Theresa May’s big gamble has, ironically, failed. Reasons for the failure will abound but many are referencing a poor campaign. Theresa May received criticism for not taking part in a televised debate and a manifesto pledge to cut social benefits whereas Jeremy Corbyn rallied the younger vote (18 to 34 year olds) with a Social Welfare biased manifesto.

Theresa May has stated that she will not resign, however, she is facing increased pressure to do so because of the disappointing result. If Theresa May does resign there is growing speculation that Boris Johnson, or Amber Rudd, may become the next Prime Minister. Regardless of who is Prime Minister the first task of the Tories will be to form a coalition, most likely with the Democratic Unionist Party who hold 10 seats.

Potential hurdles and disagreements caused by the lack of a majority in the Parliament are foreseeable and inevitable. It will likely result in the Brexit negotiation process being even more difficult.

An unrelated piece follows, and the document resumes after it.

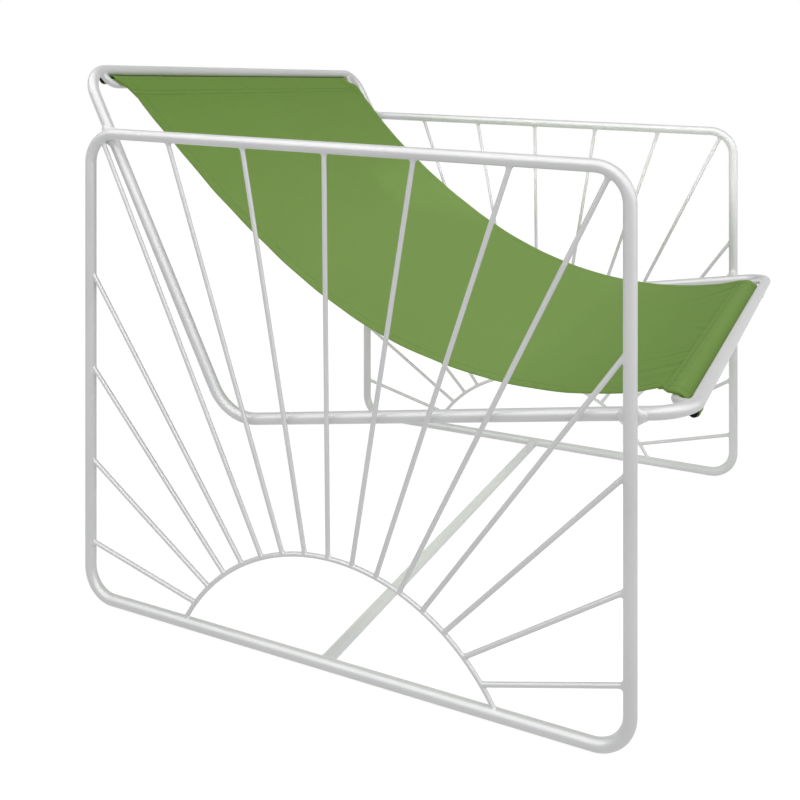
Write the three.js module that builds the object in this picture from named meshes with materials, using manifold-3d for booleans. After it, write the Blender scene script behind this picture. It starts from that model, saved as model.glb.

Following the Exit Polls that were released at 22:00 BST last night GBP/USD marked the biggest intra-day fall of 250 pips (2.44%) since October 7th, dropping from above 1.29 and hitting a low of 1.2634. On Friday, in the early European session, Cable saw a moderate rebound and currently holding above 1.2700, where there is stronger support.

EUR/GBP marked the biggest intra-day gain of 2.4% since October 7th, hitting a high of 0.8858, last seen on November 9th. The price saw a moderate correction and currently trading around the psychological level at 0.8800.

GBP/JPY plunged 2%, hitting a low of 139.50, last seen on April 21. The downtrend was held above the support line at 139.50.